Watching The Frames DC soundchecking a couple of months ago after not having witnessed them live for almost four years, this writer was immediately struck by a series of fundamental shifts. If, once below a time, the group resembled a bunch of hash street kids straight out of rock college, intent on cramming their tunes with more thrills, spills and bellyaches than was scientifically wise, then the ’99 version is a foxier model.
Before, the band’s rhythm section could clank and grind like two Robocops having unlubricated intercourse (“I think Fitzcarraldo was a lot like that, six individuals trying to play together, as opposed to one animal”), but here, the new boys at the back understand how to ooze. Joe Doyle, the group’s third bass player in eight years, favours feel over flash, as well as contributing off-centre backing vocals, and his partner Hingerty, the latest Frame, is close to Binzer’s equal in terms of athletic prowess, but less inhibited by the simpler figures demanded by the new songs.

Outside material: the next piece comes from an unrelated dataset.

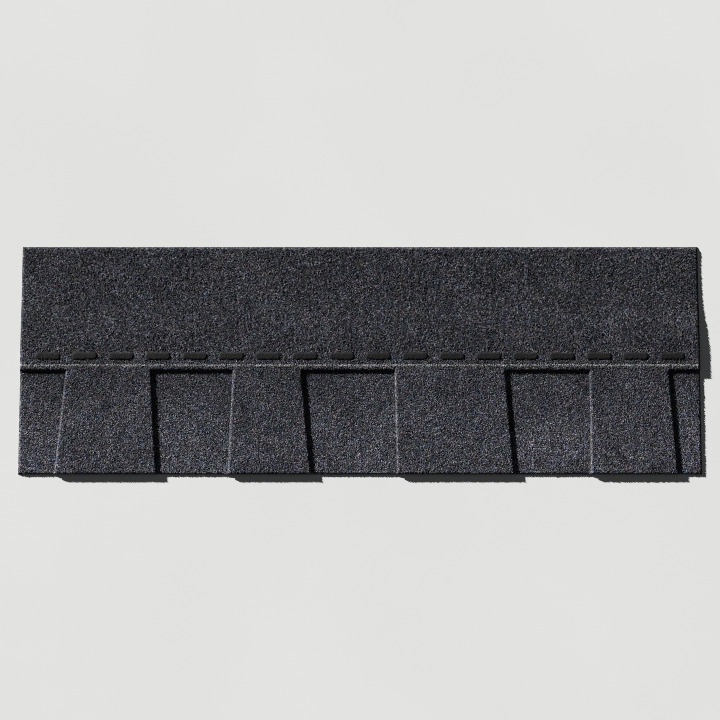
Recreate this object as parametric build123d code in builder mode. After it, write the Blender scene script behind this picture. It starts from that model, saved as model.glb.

Judging by the hair-raising nature of their current live show, the players are clearly living by a new dictum: Everything Is Permitted, Nothing Is True.
“That’s exactly what it’s like for us playing gigs”, Glen responds. “That’s why it’s always been a great celebration, because for the past couple of years, whenever we play a gig, it’s like the messy room, anything can happen. You’re almost setting yourself up for a fall, you’re putting yourself up there and you don’t know what you’re gonna do next, but you deal with it, and it somehow allows the audience in. The audience is at least 50% of any gig that we do, and when we’ve got very few people there we can t be good. We can play well, but we can’t be good.”
So where do The Frames DC go from here?
“It’s always been a long term thing with us”, the singer concludes. “We just wanna make 20 records, getting better as they go along. I think, at one stage, everybody withdrew the amount of commitment to this band, and I think that’s a very important step that anyone has to make with their vocation. But then again, there’s always the fear with us, that as soon as anything goes right for us, we’re gonna split up. Because the only reason we’re together is in spite of what’s going on!”
Which is as fine a reason as any to be in a rock ‘n roll band. As long as life sucks and love stinks, The Frames DC will be with us. There’s a comforting thought.
Dance The Devil . . . is out now on ZTT.